Basically they had little option because the past Highways Maintenance plans have been a disaster, criticised by everyone, regardless of party affiliation. (And anyway, this Plan has been running (‘trialled’) without Cabinet consent since early May.)
The good news is that it concedes that the previous way of Highways Maintenance working was unwieldy and inefficient, as county, town and district councillors across Suffolk can testify. There will now be a much more unified and strategic way of working between SCC and contractors Kier to try and make things work more efficiently than they have (with clear matrices for action for all eventualities). This may mean that the Highways small schemes backlog may clear at long, long last.
The bad news is that the mantra of ‘you’ve got to pay the market price for the work you get’ is very much to the fore, so there is no suggestion of many highways schemes being affordable any more. (An example was given of how a simple Highways marking job where the paint cost £49 would be charged out at £1989.) Unfortunately this seems to be the inevitable result of a market driven solution. Small towns like Woodbridge will no longer be able to rely on their County Councillors’ Highways budgets. Currently these are half what they were at best (mine is £6660 this year). Yet jobs will be many times more expensive.
At the Cabinet meeting I asked whether this was not a case of the ‘tail wagging the dog’? That this newly designed Highways Maintenance Operational Plan (the second one in a year!) had been constructed to fit the contractor because the contractor had been unable to stick to the agreed plan?(This was loudly rejected – but with little evidence).
In particular I pointed out the anomaly of a private organisation uttering the ‘you’ve got to pay the market price for the work you get’ mantra whilst
having no competition to ensure that they are offering good value for money
charging for the time worked by SCC officers on projects (when these officers have already been paid by SCC) when billing councillors for these projects and
failing to recognise the principle of counter-charge that ought to apply when the contractor wastes the time of County Councillors – who they rely on heavily for advocacy and intermediary work.

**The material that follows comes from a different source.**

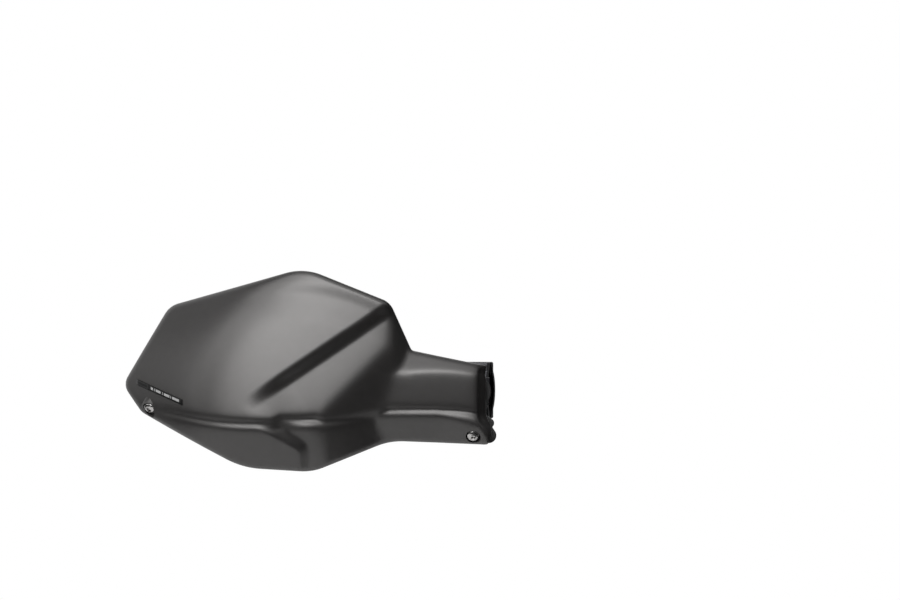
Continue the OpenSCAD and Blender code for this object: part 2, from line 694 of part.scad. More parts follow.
guard_shell();
side_badge();
inner_shell_screw();
inner_bush();
inner_grommet();
outer_shell_screw();
outer_bush();
outer_grommet();
inner_arm();
arm_bolt();
arm_washer();
clamp_front();
clamp_rear();
clamp_screw_upper();
clamp_screw_lower();
clamp_washer_upper();
clamp_washer_lower();
outer_bracket();
bar_end_weight();
bar_end_washer();
bar_end_bolt();
expander_washer();
expander_sleeve();
expander_wedge();
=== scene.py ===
# %% [markdown]
# Motorcycle hand guard, right-hand side.
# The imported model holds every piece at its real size. This notebook dresses it: the moulded shell
# gets its full form and grain, the castings get soft edges, and the fasteners get heads, sockets
# and threads. Lengths are written in millimetres, as on a drawing, and become metres at the end.

# %% Load the frame
import math

import bmesh
import bpy
import numpy as np
from mathutils import Matrix, Vector
from mathutils.geometry import convex_hull_2d


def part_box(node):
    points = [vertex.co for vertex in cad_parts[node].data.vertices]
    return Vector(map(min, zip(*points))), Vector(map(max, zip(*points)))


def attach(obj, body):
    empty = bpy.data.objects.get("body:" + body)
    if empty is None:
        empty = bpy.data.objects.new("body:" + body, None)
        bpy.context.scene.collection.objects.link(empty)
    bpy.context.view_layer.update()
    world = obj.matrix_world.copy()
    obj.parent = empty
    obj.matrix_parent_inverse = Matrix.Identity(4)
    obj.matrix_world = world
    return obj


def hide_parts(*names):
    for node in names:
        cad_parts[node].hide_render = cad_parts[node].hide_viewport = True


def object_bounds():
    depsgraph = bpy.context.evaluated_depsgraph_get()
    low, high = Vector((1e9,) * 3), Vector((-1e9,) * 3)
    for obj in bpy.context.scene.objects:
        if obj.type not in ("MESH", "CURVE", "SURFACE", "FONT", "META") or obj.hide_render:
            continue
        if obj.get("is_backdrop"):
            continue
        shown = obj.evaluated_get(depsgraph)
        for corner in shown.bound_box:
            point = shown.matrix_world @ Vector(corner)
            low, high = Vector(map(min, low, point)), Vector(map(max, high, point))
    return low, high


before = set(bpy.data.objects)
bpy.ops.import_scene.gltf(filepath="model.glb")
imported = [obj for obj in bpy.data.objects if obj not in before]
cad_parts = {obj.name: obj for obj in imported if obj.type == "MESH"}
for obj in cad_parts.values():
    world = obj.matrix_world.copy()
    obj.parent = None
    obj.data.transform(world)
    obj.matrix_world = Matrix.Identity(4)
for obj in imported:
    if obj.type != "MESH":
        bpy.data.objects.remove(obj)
cad_low, cad_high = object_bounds()
MM = 0.001
SCENE = bpy.context.scene
print("CAD box in mm:", [round(v / MM, 1) for v in (*cad_low, *cad_high)])

# %% [markdown]
# Node trees are easier to read as sums than as boxes and noodles. A Wire is an output socket, and
# each operator on it adds one Math node. A Graph adds any other node: its settings come first,
# because some of them change its sockets, and then the values or links of its sockets.


# %% Wires and graphs
class Wire:
    """An output socket that can stand in a sum."""

    def __init__(self, graph, socket):
        self.graph = graph
        self.socket = socket

    def maths(self, operation, *values):
        return self.graph.maths(operation, self, *values)

    def beside(self, name):
        """Another output of the same node."""
        return Wire(self.graph, self.socket.node.outputs[name])

    def __add__(self, other):
        return self.graph.maths("ADD", self, other)

    def __sub__(self, other):
        return self.graph.maths("SUBTRACT", self, other)

    def __rsub__(self, other):
        return self.graph.maths("SUBTRACT", other, self)

    def __mul__(self, other):
        return self.graph.maths("MULTIPLY", self, other)

    def __truediv__(self, other):
        return self.graph.maths("DIVIDE", self, other)

    def __neg__(self):
        return self.graph.maths("MULTIPLY", self, -1)

    __radd__ = __add__
    __rmul__ = __mul__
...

Surely these charges must be reciprocal? I suggested. Surely a free market model will not be wholly accurate unless the councillors too have a market rate set against the work they do? For equity, a charge for councillors’ work ought to be introduced which could then be levied against excessive charges and the incompetence of the contractor. Why should local highways budgets suffer from inflated charges without any redress?

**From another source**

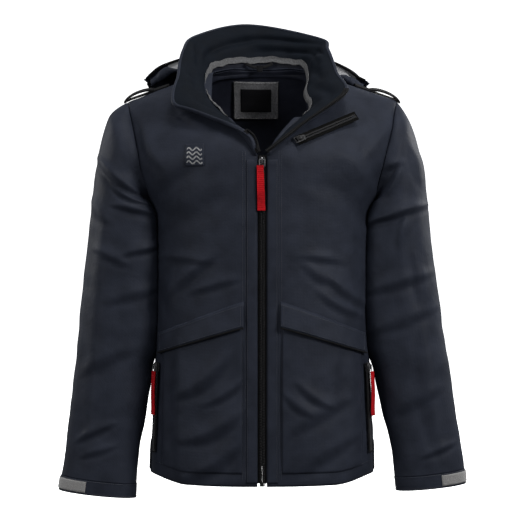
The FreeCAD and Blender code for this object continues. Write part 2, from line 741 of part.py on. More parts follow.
def webbing(prefix, place):
    """Webbing folded over the ring's lower bar, its two layers stitched together below."""
    wire = size("ring_wire") / 2
    bar = pull_pivot() - Vector(0, 0, size("ring_long") - 2 * wire)
    deep = size("webbing_deep") / 2
    foot = bar.z - size("webbing_long")
    body = doc.addObject("PartDesign::Body", f"{prefix}_webbing")
    neck = sketch_on(body, f"{prefix}_webbing_neck", "YZ_Plane")
    add_outline(neck, [(bar.y - deep, foot), (bar.y + deep, foot), (bar.y + deep, bar.z + 1),
                       (bar.y + 0.5 * deep, bar.z + deep + 0.2), (bar.y - 0.5 * deep, bar.z + deep + 0.2),
                       (bar.y - deep, bar.z + 1)])
    inside_ring = "sizes.ring_wide - 2 * sizes.ring_wire - 0.6"
    grow_both_ways(body, "Pad", f"{prefix}_webbing_fold", neck, inside_ring)
    lower = sketch_on(body, f"{prefix}_webbing_outline", "YZ_Plane")
    add_outline(lower, [(bar.y - deep, foot), (bar.y + deep, foot), (bar.y + deep, bar.z - 2),
                        (bar.y - deep, bar.z - 2)])
    grow_both_ways(body, "Pad", f"{prefix}_webbing_lower", lower, "sizes.webbing_wide")
    doc.recompute()
    eye = sketch_on(body, f"{prefix}_webbing_eye", "YZ_Plane")
    eye.addGeometry(Part.Circle(Vector(bar.y, bar.z, 0), Vector(0, 0, 1), wire + 0.1), False)
    grow_both_ways(body, "Pocket", f"{prefix}_webbing_hole", eye, "sizes.webbing_wide")
    doc.recompute()
    body.Placement = place
    return body


def frame_at(origin, down, outward):
    """A placement whose local -Z runs along down and whose local -Y faces outward."""
    z_axis = (down * -1).normalize()
    y_axis = outward * -1
    y_axis = (y_axis - z_axis * y_axis.dot(z_axis)).normalize()
    return Placement(origin, Rotation(y_axis.cross(z_axis), y_axis, z_axis, "ZYX"))


def short_zip(name, place, long, has_webbing):
    """A whole pocket zip: its tape, its teeth, slider, ring and, on the side zips, webbing.
    Returns its pieces by what they are."""
    near = size("tooth_gap")
    far = near + size("tooth_wide")
    made = {}
    for piece, start, stop, deep, extra in (
        ("tape", far + 0.3, far + size("tape_wide") * 0.9, size("tape_deep"), 2.5),
        ("teeth", near, far, size("tooth_deep"), 0),
    ):
        length = long + extra
        wide = stop - start
        halves = [Part.makeBox(wide, deep, length, Vector(x, -deep / 2, -length)) for x in (start, -stop)]
        link = Part.makeBox(2 * stop, deep, 1.5, Vector(-stop, -deep / 2, -length - 1.5))
        whole = halves[0].multiFuse([halves[1], link]).removeSplitter()
        made[piece] = feature(f"{name}_{piece}_strip", whole)
        made[piece].Placement = place
    middle = place.multiply(Placement(Vector(0, 0, -size("slider_long") / 2 - 1), Rotation()))
    made["slider"] = slider(name, middle)
    made["ring"] = pull_ring(name, middle)
    if has_webbing:
        made["webbing"] = webbing(name, middle)
    return made


def side_zip_place():
    """The upper end of the left side zip, just in front of the side seam."""
    turn, top_z = SIDE_ZIP_TURN, size("side_zip_top")
    foot_z = top_z - size("side_zip_long")
    top, foot = (lifted(body_point, turn, z, SIDE_ZIP_LIFT) for z in (top_z, foot_z))
    middle = -580
    outward = lifted(body_point, turn, middle, 1) - body_point(turn, middle)
    return frame_at(top, foot - top, outward)


def chest_zip_place():
    """The lower end of the chest zip, its chain running up towards the shoulder, and its length."""
    run = CHEST_ZIP_HIGH - CHEST_ZIP_LOW
    return frame_at(CHEST_ZIP_LOW, run, Vector(CHEST_ZIP_FACES)), run.Length


def build_pocket_zips():
    """A zip in front of each side seam and a slanted one high on the left front."""
    pieces = short_zip("side_zip", side_zip_place(), size("side_zip_long"), True)
    for piece, obj in pieces.items():
        pair(f"side_zip_{piece}", obj)
    place, long = chest_zip_place()
    pieces = short_zip("chest_zip", place, long, False)
    turn_over = Placement(Vector(), Rotation(Vector(1, 0, 0), 180), pull_pivot())
    pieces["ring"].Placement = pieces["ring"].Placement.multiply(turn_over)
    for piece, obj in pieces.items():
        keep(obj, f"chest_zip_{piece}")


# ---------------------------------------------------------------- write


def check_and_write():
    doc.recompute()
    for obj in doc.Objects:
        if "Invalid" in obj.State or "Error" in obj.State:
            raise RuntimeError(f"{obj.Name} failed: {obj.State}")
    for obj in kept:
        if obj.Shape.isNull() or not obj.Shape.isValid() or obj.Shape.Volume <= 0:
            raise RuntimeError(f"{obj.Label} has no valid shape")
    os.makedirs("parts", exist_ok=True)
    for obj in kept:
        obj.Shape.exportStep(f"parts/{obj.Label}.step")
    print(len(kept), "pieces")


fill_sheet()
build_body()
build_lining()
build_patches()
build_collar()
build_labels()
build_hood()
build_shoulder_loops()
build_sleeves()
build_main_zip()
build_pocket_zips()
check_and_write()
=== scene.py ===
import json
import math

import bpy
import numpy as np
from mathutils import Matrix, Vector, noise


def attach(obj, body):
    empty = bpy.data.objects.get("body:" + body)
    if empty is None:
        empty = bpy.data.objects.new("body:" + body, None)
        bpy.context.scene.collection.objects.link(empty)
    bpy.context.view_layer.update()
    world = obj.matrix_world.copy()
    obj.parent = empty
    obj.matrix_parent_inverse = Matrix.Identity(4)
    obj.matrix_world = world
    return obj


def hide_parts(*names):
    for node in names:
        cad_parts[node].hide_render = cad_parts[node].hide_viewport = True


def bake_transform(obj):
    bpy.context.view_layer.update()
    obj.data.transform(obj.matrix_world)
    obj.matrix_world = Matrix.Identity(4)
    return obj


# Foul weather jacket. Shapes are worked out in millimetres, as the CAD is, and become metres
# when a mesh is made. +Z up, the front faces -Y, the wearer's left is +X.

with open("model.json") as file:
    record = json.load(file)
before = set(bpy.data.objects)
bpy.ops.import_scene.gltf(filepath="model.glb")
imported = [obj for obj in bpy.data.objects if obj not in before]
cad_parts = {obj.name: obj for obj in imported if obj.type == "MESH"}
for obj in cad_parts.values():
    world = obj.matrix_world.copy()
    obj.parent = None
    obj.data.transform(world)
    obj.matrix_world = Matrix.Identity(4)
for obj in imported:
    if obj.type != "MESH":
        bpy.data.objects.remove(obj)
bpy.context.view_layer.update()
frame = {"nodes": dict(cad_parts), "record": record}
MM = 0.001
JOINTS = {joint["name"]: joint for joint in frame["record"]["behaviour"]["joints"]}
SIDES = ((1, "left"), (-1, "right"))

# How thick each kind of cloth is drawn, in mm, and how far the linings lie inside the shell.
SHELL_THICK = 1.6
LINING_THICK = 0.8
LINING_INSIDE = 4.5
# How far stitches lie above the cloth.
THREAD_LIFT = 0.2


# ---------------------------------------------------------------- splines and small maths


def spline(values, at):
    """Catmull-Rom through the rows of values. at is counted in rows."""
    values = np.asarray(values, float)
    at = np.clip(np.asarray(at, float), 0, len(values) - 1)
    k = np.minimum(at.astype(int), len(values) - 2)
    t = at - k
    if values.ndim > 1:
        t = t[..., None]
    values = np.concatenate([[2 * values[0] - values[1]], values, [2 * values[-1] - values[-2]]])
    a, b, c, d = values[k], values[k + 1], values[k + 2], values[k + 3]
    return 0.5 * (2 * b + (c - a) * t + (2 * a - 5 * b + 4 * c - d) * t**2 + (3 * b - a - 3 * c + d) * t**3)


def smooth(edge0, edge1, value):
    t = np.clip((value - edge0) / (edge1 - edge0), 0, 1)
    return t * t * (3 - 2 * t)


def ripple(points, scale, seed):
    """Smooth noise, about -1 to 1, at an array of points in mm."""
    flat = np.asarray(points, float).reshape(-1, 3) / scale
    out = [noise.noise(Vector((p[0] + seed, p[1] - seed, p[2] + 2 * seed))) for p in flat]
    return np.array(out).reshape(np.asarray(points).shape[:-1])


def unit(vectors):
    return vectors / np.maximum(np.linalg.norm(vectors, axis=-1, keepdims=True), 1e-9)


def arc_lengths(points):
    steps = np.linalg.norm(np.diff(points, axis=0), axis=1)
    return np.concatenate([[0], np.cumsum(steps)])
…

Naturally this is far too sensible and logical a suggestion to be accepted by the SCC administration, but I am recording it to ensure you are aware that the suggestion was made by me, in defence of local councillors’ highways budgets.
For the rest, we will have to wait to see how this will pan out.
SCC’s Conservative majority on a knife-edge After a Conservative Carlford win Suffolk County Council continues to be led by a technical minority administration, with the following political make-up:
Conservative 37 – Labour 15; LibDem 7; UKIP 10; Green 2; Independent 4 (eg a technical opposition of 38)
However, one of the Independents remains the notorious Hadleigh councillor, ex-Conservative Brian Reilly, who will insist on holding onto his council seat although disgracefully he has lived in North Carolina for a long time now. In Cllr Riley’s absence this makes the vote 37:37. On the rare occasions he graces the chamber with his presence, he votes with the Conservatives (this presumably being why they have been so reluctant to take constructive steps to get him removed).
Future of the Ipswich Park & Ride SCC’s administration’s plans to make the Park & Ride service self-supporting by getting the bus companies that operate alongside it to take over its services were looked at by the Suffolk CC’s Scrutiny committee who were not satisfied with what they saw and voted to send the plans back to Cabinet. These were reassessed and once again passed.
In a slightly rewritten proposal the ultimate future of the P&R will not hang immediately on the success of this scheme. If it fails, the plan will have to go back to Cabinet for reassessment before any thought of closure. However, Woodbridge and Martlesham residents will be concerned to discover there is as yet no clarity as to which First buses will be operating at the Martlesham end. This obviously makes a difference – both to the P&R service AND to the service it operates within.
(I had been told by officers very clearly that it would NOT be the Martlesham-terminating 66, but our less circuitous 63, 64, 65 will become Park and Ride buses. The Labour spokesperson has been equally clearly informed it will be the 66. I asked Cabinet Member James Finch for disambiguation at the previous Cabinet meeting. Unfortunately he had no idea whatsoever.)
I have been promised that once the scheme has been passed we will get confirmation as to which of these two options will be in operation.
I remain unsure how successfully this service will work. It seemed to me that the best way to make the P&R more income-generating would be to make it more responsive to unmet demand – and that would be to provide a good service for London commuters. This our local buses does not do.
Indeed at the moment I cannot see any very compelling reason why people should now drive to the P&R from Woodbridge rather than getting on the same bus in Woodbridge – especially as they will be able to use their bus passes in Woodbridge but will pay to sit on the same bus if they board it at the Park & Ride! We will wait and see as more details emerge.